Companies are discovering the real benefits of including high-quality video on their corporate website, the interactive version of their annual reports and sustainability reports. An annual report video can feature a message from company leadership, a tour of facilities, a demo of specific products, or nearly anything else that will effectively communicate the company’s strategic message.
I recently interviewed Vern Oakley, the CEO of Tribe Pictures to get his views on corporate video best practices. Tribe is a video production company that specializes in making human-first, story-based videos that help companies better communicate their message.
Maximum Impact Corporate Video
I asked Vern why companies should make video a part of their messaging and how they can get the most impact from their video budget.
Vern replied that “video is often the most effective communication tool available to an investor relations team because video has the power to evoke emotions in a way that’s impossible through a static website, a printed annual report, or the PowerPoint presentation and speeches that frequently go along with investor conferences.”
He also said that video allows investors to see your company in a light that’s just not possible in a printed report or even in a presentation. “Video takes the viewer places that they can’t go. It shows them things that make a big impact. If a company is opening a factory in Asia, and I go and I see that factory, and it’s stacked with rows, and rows, and rows of a product, it gives me a kind of impression. If I sense the passion of the people in a company’s distribution center in Dubai, and I see a huge lot full of trucks ready to roll, I have a real visceral understanding that that company is not just talking about going global, they are global.”
Objections to producing an annual report video
Many companies are resistant to producing an annual report video because they feel that medium doesn’t work with institutional investors. They believe that institutional investors simply want the numbers, not a stylized production of the company’s story. Vern says that’s not necessarily the case. He said it depends on the investors’ interests.
He breaks institutional investors into two groups. One is the activist investors, who he says, “just want to pull the parts apart, make as much money as they can in the short term, and they aren’t interested in building business value. Those people are never going to be moved by a video.”
However, he says the other group of institutional investors are interested in annual report videos. He describes them as “people that invest in businesses. Investors that really are interested in the company—what’s the culture, what’s the business, what’s the leader’s vision.”
Another common objection to producing an annual report video is cost. Many companies believe that they would have to secure a budget of hundreds of thousands of dollars to produce a quality video. Advances in video and editing technology have brought the price of producing video down. These days producing a corporate video can start around $15,000 at the lower end and go up into the mid-six figures. When it comes to corporate video it’s important to keep in mind that you get what you pay for. The kind of quality planning, scripting, executive coaching, production and editing that results in a first class video packed with emotional draw is going to cost more than a standard talking head shoot.
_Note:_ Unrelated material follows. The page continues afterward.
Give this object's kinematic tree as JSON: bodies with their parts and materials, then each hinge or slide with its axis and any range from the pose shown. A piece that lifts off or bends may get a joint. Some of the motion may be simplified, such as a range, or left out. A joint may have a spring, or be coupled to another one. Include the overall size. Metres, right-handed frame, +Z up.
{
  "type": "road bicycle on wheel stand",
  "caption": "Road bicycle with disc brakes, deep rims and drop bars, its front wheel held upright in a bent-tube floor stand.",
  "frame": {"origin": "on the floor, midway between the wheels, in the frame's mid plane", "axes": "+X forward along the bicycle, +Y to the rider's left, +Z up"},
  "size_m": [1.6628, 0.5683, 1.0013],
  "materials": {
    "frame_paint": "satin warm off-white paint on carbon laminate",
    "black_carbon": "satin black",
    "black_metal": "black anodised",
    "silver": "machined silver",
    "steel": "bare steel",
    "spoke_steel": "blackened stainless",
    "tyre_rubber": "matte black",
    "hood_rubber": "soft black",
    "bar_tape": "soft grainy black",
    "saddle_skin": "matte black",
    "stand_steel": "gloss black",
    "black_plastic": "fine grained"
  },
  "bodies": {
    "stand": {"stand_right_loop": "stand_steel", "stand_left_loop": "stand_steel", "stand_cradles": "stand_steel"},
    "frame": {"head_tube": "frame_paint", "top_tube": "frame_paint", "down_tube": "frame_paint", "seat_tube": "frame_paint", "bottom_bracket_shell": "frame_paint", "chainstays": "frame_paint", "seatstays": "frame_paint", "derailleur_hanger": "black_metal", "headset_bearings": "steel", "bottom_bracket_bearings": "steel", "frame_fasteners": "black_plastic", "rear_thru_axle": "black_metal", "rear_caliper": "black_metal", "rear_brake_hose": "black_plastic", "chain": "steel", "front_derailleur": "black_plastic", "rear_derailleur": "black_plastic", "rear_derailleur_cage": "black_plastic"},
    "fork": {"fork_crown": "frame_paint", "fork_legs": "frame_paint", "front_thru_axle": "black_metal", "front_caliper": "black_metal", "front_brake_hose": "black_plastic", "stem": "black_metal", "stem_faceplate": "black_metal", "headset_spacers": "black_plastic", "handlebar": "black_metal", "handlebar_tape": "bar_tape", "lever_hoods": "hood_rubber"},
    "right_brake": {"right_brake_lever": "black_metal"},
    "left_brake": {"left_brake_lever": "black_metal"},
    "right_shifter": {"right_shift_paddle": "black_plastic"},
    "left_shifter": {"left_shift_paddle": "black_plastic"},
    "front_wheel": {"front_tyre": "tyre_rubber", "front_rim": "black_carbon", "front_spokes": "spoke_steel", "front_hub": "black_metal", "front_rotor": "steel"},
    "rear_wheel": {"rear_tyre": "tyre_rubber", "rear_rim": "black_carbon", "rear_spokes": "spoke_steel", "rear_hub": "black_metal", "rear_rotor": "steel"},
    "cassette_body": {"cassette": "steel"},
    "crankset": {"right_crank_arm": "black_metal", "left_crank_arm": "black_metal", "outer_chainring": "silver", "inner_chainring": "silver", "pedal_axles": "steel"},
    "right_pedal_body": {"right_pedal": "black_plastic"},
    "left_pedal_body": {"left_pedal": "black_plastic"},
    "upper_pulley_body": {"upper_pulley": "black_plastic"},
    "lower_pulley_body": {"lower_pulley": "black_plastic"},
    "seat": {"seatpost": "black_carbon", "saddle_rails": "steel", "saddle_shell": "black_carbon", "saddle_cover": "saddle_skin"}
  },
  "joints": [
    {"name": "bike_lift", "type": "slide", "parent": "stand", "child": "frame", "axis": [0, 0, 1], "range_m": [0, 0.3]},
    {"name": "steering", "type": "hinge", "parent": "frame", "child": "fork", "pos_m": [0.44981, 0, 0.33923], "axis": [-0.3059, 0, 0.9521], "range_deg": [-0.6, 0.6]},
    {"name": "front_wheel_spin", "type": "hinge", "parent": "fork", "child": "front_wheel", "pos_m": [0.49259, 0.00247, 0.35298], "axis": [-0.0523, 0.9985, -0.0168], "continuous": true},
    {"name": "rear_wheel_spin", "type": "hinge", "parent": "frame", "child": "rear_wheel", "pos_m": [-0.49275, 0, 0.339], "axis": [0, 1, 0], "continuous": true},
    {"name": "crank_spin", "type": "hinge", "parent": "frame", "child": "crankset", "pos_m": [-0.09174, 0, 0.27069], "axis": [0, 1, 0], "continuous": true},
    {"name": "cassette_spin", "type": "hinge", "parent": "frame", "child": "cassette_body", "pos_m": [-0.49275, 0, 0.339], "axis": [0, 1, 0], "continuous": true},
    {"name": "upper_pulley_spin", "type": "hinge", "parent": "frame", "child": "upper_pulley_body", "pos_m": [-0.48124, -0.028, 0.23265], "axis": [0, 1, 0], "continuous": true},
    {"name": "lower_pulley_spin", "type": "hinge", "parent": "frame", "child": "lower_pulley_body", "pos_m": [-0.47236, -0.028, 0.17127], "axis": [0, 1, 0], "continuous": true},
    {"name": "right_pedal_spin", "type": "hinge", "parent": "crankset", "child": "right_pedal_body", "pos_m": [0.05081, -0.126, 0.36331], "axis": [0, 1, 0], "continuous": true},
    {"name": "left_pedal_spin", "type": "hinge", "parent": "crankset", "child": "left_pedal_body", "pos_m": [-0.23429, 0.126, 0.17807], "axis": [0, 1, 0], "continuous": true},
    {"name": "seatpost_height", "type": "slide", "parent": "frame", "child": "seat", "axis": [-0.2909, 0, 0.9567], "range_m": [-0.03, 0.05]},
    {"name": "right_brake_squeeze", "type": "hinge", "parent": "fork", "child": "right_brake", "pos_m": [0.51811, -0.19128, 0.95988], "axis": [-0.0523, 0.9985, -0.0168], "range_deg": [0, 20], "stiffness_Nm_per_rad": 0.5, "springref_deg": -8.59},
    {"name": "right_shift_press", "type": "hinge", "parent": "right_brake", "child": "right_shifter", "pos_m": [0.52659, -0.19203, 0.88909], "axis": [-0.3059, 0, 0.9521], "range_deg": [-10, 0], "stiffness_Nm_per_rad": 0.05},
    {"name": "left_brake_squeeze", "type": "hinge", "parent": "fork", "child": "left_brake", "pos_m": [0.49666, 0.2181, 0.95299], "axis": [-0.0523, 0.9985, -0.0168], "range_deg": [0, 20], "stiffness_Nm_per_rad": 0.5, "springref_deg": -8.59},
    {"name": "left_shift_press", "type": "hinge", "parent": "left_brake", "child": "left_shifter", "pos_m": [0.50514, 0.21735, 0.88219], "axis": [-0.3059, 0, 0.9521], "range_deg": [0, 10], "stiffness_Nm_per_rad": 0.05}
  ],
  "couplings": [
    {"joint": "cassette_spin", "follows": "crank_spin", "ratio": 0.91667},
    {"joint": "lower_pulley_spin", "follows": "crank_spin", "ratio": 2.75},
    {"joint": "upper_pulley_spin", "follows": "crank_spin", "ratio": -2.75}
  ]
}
Vern suggests that rather than viewing the production budget as an expense, “think of it as an investment. You have a certain amount of dollars to invest in your communication and investor relations and you’re going to get a return on that. We’ve seen a tremendous return on the use of video.”
He also said he’s seen companies get creative by repurposing video across multiple functions. That allows companies to pull from various budgets to fund the video’s production. The video can be used in human resources, marketing, or even as just stock footage for future productions.
Says Vern, “That’s sort of an unintended benefit that people have. The other thing is, it really starts to build a custom stock footage library that a company can use over and over again for many, many different videos. As companies invest in and increase their use of video at a high professional level, people begin to perceive the company differently.”
Taking corporate video from good (or bad) to great
Vern Oakley on set directing a corporate video shoot
Of course, a video has to work for the investment to be worthwhile. Vern cautions that getting the video right is critical. He says that having a bad video is almost worse than not having any video at all.
So what makes for a bad video? For one, putting people in positions in which they’re not comfortable. Many companies go with what Vern calls “the talking-head CEO” approach, in which the CEO reads a scripted message off of a teleprompter.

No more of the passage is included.